For equity investors, Rivian represents a classic high-risk, high-reward opportunity. The bull case is straightforward: if the company achieves R2 scale and reaches positive earnings by 2027-2028, traditional automotive valuation multiples could apply to a revenue base that might exceed $5-10 billion annually. Current investors would see multibagger returns from such an outcome.

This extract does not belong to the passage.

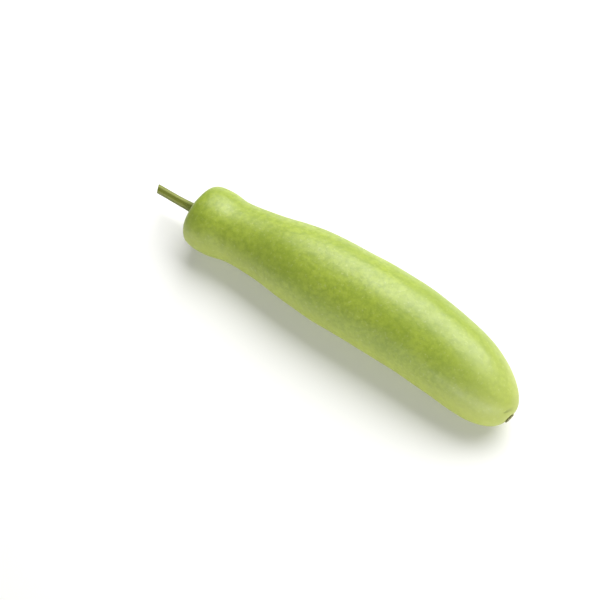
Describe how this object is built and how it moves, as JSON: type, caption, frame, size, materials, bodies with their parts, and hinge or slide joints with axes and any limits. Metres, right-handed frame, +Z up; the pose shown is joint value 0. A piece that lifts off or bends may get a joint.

The bear case is equally compelling. If the R2 launch disappoints, faces production delays, or attracts insufficient demand due to competitive pressures, Rivian could face:

  • Sustained cash burn requiring dilutive equity raises
  • Margin compression as prices are cut to drive volume
  • Potential bankruptcy or sale at distressed valuations
  • Loss of investor confidence in the EV startup model

The uncertain outcome reflects genuine execution risk. While Rivian has cleared meaningful hurdles—producing vehicles at scale, achieving gross profitability—the company has not yet proven it can do so profitably at the volume levels required to justify current valuations. The 2026-2027 period will determine whether Rivian joins the handful of successful EV companies or becomes another cautionary tale.

Investors should also monitor broader market conditions: interest rates, EV adoption rates, commodity prices for battery materials, and macroeconomic strength all influence Rivian's prospects. The company has limited financial runway compared to established automakers and cannot absorb extended downturns without strategic changes.

Looking Forward: The Verdict Awaits

Rivian's trajectory over the next three years will be determined by execution on two non-negotiable requirements: successful R2 launch and achievement of net profitability. Neither is assured. The company has moved from survival mode—where the primary question was whether it could build vehicles at all—to execution mode, where the question becomes whether it can build the right vehicles at the right scale and cost. This represents real progress, but it also raises the stakes considerably.

For equity holders and prospective investors, Rivian offers genuine optionality. The risk-reward profile is asymmetric but genuinely uncertain. Success requires flawless execution in a fiercely competitive market, but the company has demonstrated capabilities that distinguish it from failed predecessors. The R2 launch will provide the market with definitive answers.